Restate, exactly and only, the lines from the first through the line containing "weaving.add_grid(sheet.at(down, over, out), h".

**SOURCE DATA:**
------------------------------------------------

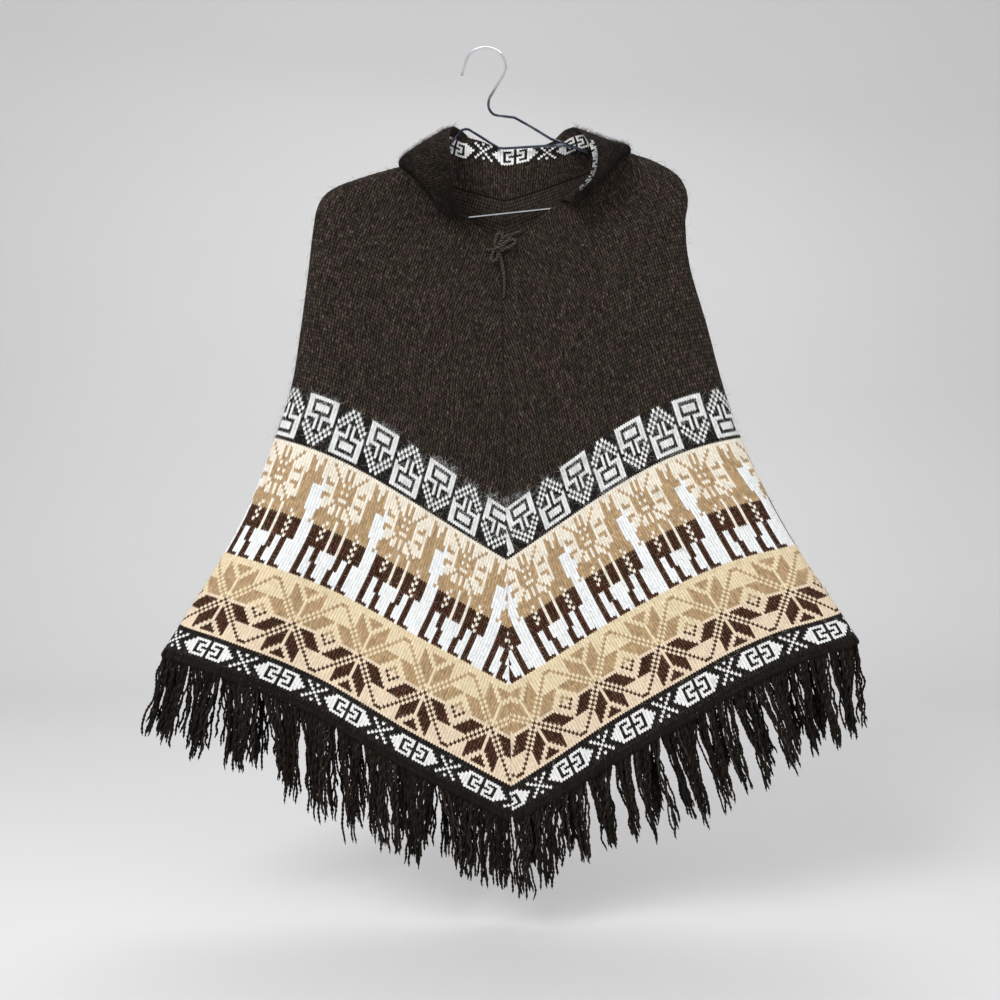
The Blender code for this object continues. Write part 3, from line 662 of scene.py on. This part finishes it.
def knit_panel(side, sizes, material, dice):
    """One patterned panel: both sides of its wall, stitch by stitch, and its four edges."""
    sheet, table, weaving = panel_sheet(side), chart(side), Weaving()
    turned = side == "right"
    rows, half, unevenness = BAND_ROWS[-1], WALL / 2, 0.07

    def lay(face, right_side, h, r, hanging):
        down, over = face_lattice(side, face, sheet, h, hanging)
        inside = (np.abs(over) > 0.0) & (np.abs(over) < 1.0)
        kept = inside[:-1, :-1] | inside[:-1, 1:] | inside[1:, :-1] | inside[1:, 1:]
        out = -half
        if right_side:
            rim = ~inside | (r == 0) | (r == rows)
            gutter = np.where((h % 2 == 0) | rim, 1.0, SHALLOW) * sizes.stitch_relief
            out = half - gutter + np.where(rim, 0.0, dice.normal(0.0, unevenness, h.shape))
        numbers = table[r[:-1, :-1], h[:-1, :-1] // 2 % PERIOD]
        # painted light: the wrong side is painted a tenth lighter to offset the shade it lies in
        colours = (yarn_colours(numbers, dice) if right_side
                   else yarn_colours(numbers, dice, 0.15) * 1.1)
        weaving.add_grid(sheet.at(down, over, out), h / 2, r, colours, turned == right_side, kept)

    for face, (first, last) in FACE_SPAN.items():
        lay(face, True, *stitch_lattice(first, last, rows))
        # the wrong side is plainer, one quad to four stitches
        h, r = np.meshgrid(np.arange(first, last + 3, 4), np.arange(0, rows + 1, 2))
        lay(face, False, h, r, r)
    profile = (half - sizes.stitch_relief, half * 0.5, -half * 0.6, -half)
    across, levels = np.linspace(-1.0, 1.0, 261), np.linspace(0.0, 1.0, 161)
    for down, over, yarn, right_way in (
            (1.0, across, "black", not turned), (0.0, across, "brown", turned),
            (levels, 1.0, "brown", turned), (levels, -1.0, "brown", not turned)):
        weaving.add_edge(sheet, down, over, profile, 1.1, yarn, dice, right_way)
    return weaving.piece("knit_panel_" + side, material)


def collar_sheet(columns_each=10, rows=40, steps=60, columns=240):
    """The collar's sheet: down 0 at the neck edge and 1 at the free edge, over -1 to 1 from
    the left front end round the back to the right front end."""
    last = len(COLLAR_STATIONS) - 1
    lines = []
    for n in range(last * columns_each + 1):
        i = min(n // columns_each, last - 1)
        f = n / columns_each - i
        near = around(COLLAR_STATIONS, i)
        position = near[1][0] + (near[2][0] - near[1][0]) * f
        side = "left" if position < 0 else "right"
        face = "front" if abs(position) > 1.0 else "back"
        across = np.array([2.0 - abs(position) if face == "front" else abs(position)])
        neck = Vector(cloth_line(side, face, across, 0.0)[0])
        curve = [neck] + [catmull(*(place(*row[p]) for row in near), f) for p in (1, 2, 3)]
        line = np.array([bezier(curve, k / steps) for k in range(steps + 1)])
        lines.append(spread_even(line, rows + 1)[0])
    grid = np.array(lines).transpose(1, 0, 2)
    middle = run_lengths(grid[rows // 3])
    wanted = np.linspace(0.0, middle[-1], columns + 1)
    sheet = Sheet(np.array([walk(row, middle, wanted) for row in grid]), 1.0)
    sheet.length = middle[-1] / MM
    stations = np.interp(np.arange(len(lines)) / columns_each, np.arange(last + 1),
                         [row[0] for row in COLLAR_STATIONS])
    sheet.stations = np.interp(wanted, middle, stations)
    return sheet


def knit_collar(sizes, material, dice):
    """The stand-up collar, with a pale border inside its free edge and rolled on its right."""
    sheet, weaving = collar_sheet(), Weaving()
    rows, stitch, unevenness = 28, 3.1, 0.08
    columns = int(sheet.length / stitch)
    station = np.interp(np.arange(2 * columns) / columns - 1.0,
                        np.linspace(-1.0, 1.0, len(sheet.stations)), sheet.stations)
    for outer in (True, False):
        h, r, hanging = stitch_lattice(0, 2 * columns + 1, rows)
        out = WALL / 2 - np.where(h % 2 == 0, sizes.stitch_relief, SHALLOW * sizes.stitch_relief)
        out = out + dice.normal(0.0, unevenness, h.shape)
        numbers = np.full((rows, 2 * columns), NUMBER["brown"])
        # the border lies inside the free edge, and rolls out to the front on the right lobe
        first, texts, start = ((rows - 2, ROLLED_BORDER, 0.86) if outer
                               else (rows - 12, BORDER, -1.52))
        for k, text in enumerate(texts):
            for n in np.flatnonzero((station > start) & (station < 1.40)):
                pale = mirrored(text, n // 2 - columns // 2)
                numbers[first + k, n] = NUMBER["white" if pale else "black"]
        colours = yarn_colours(numbers, dice)
        # painted shade: the outer face is painted at 0.35 of its colour at the neck edge, where
        # shade falls beneath the lobes, rising to 0.66 by the ninth row and 0.72 at the free edge
        if outer:
            colours *= np.interp(np.arange(rows), [0, 9, rows], [0.35, 0.66, 0.72])[:, None, None]
        weaving.add_grid(sheet.at(hanging / rows, h / columns - 1.0, out if outer else -out),
                         h / 2, r, colours, outer)
    profile = (WALL / 2 - 0.3, WALL / 4, -WALL / 4, 0.3 - WALL / 2)
    across, levels = np.linspace(0.0, 1.0, 241) * 2 - 1, np.linspace(0.0, 1.0, 41)
    for down, over, turned in ((0.0, across, False), (1.0, across, True),
                               (levels, -1.0, True), (levels, 1.0, False)):
        weaving.add_edge(sheet, down, over, profile, 1.0, "brown", dice, turned)
    return weaving.piece("knit_collar", material)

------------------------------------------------

**THE COMPLETED TASK:**
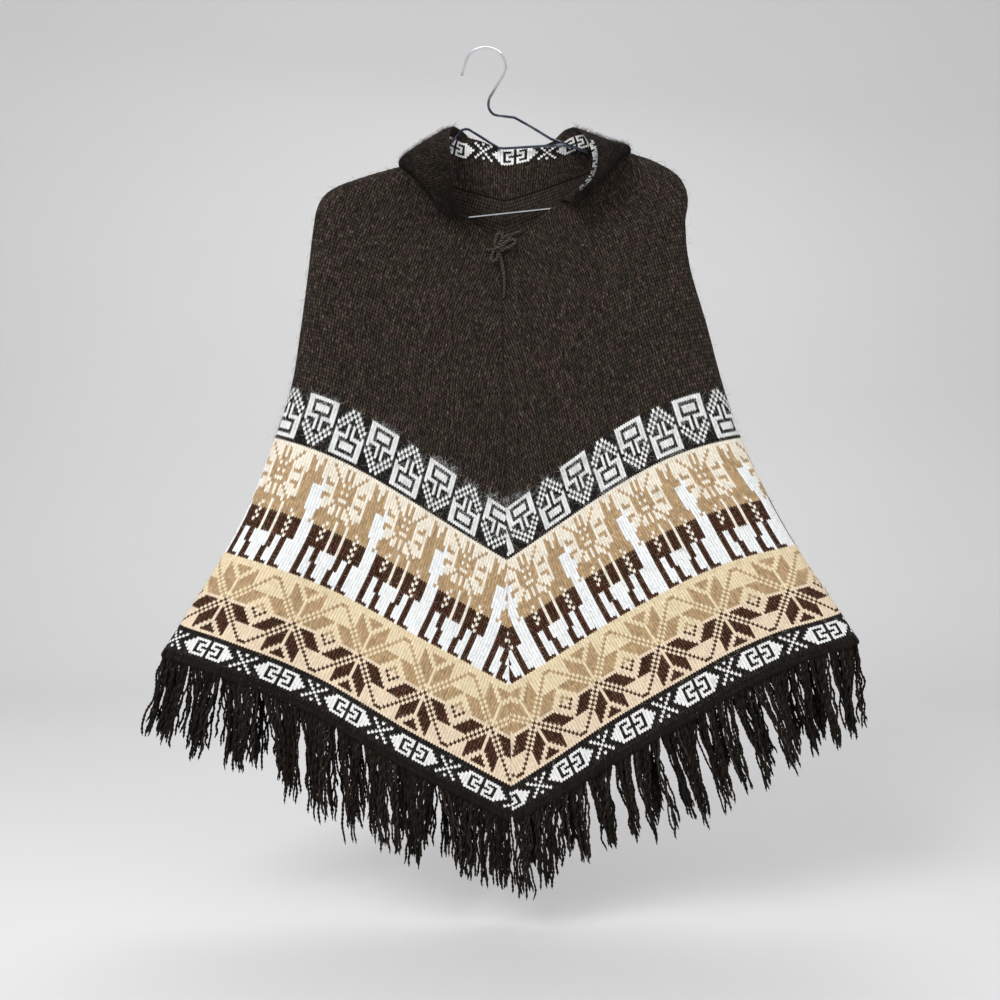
The Blender code for this object continues. Write part 3, from line 662 of scene.py on. This part finishes it.
def knit_panel(side, sizes, material, dice):
    """One patterned panel: both sides of its wall, stitch by stitch, and its four edges."""
    sheet, table, weaving = panel_sheet(side), chart(side), Weaving()
    turned = side == "right"
    rows, half, unevenness = BAND_ROWS[-1], WALL / 2, 0.07

    def lay(face, right_side, h, r, hanging):
        down, over = face_lattice(side, face, sheet, h, hanging)
        inside = (np.abs(over) > 0.0) & (np.abs(over) < 1.0)
        kept = inside[:-1, :-1] | inside[:-1, 1:] | inside[1:, :-1] | inside[1:, 1:]
        out = -half
        if right_side:
            rim = ~inside | (r == 0) | (r == rows)
            gutter = np.where((h % 2 == 0) | rim, 1.0, SHALLOW) * sizes.stitch_relief
            out = half - gutter + np.where(rim, 0.0, dice.normal(0.0, unevenness, h.shape))
        numbers = table[r[:-1, :-1], h[:-1, :-1] // 2 % PERIOD]
        # painted light: the wrong side is painted a tenth lighter to offset the shade it lies in
        colours = (yarn_colours(numbers, dice) if right_side
                   else yarn_colours(numbers, dice, 0.15) * 1.1)
        weaving.add_grid(sheet.at(down, over, out), h / 2, r, colours, turned == right_side, kept)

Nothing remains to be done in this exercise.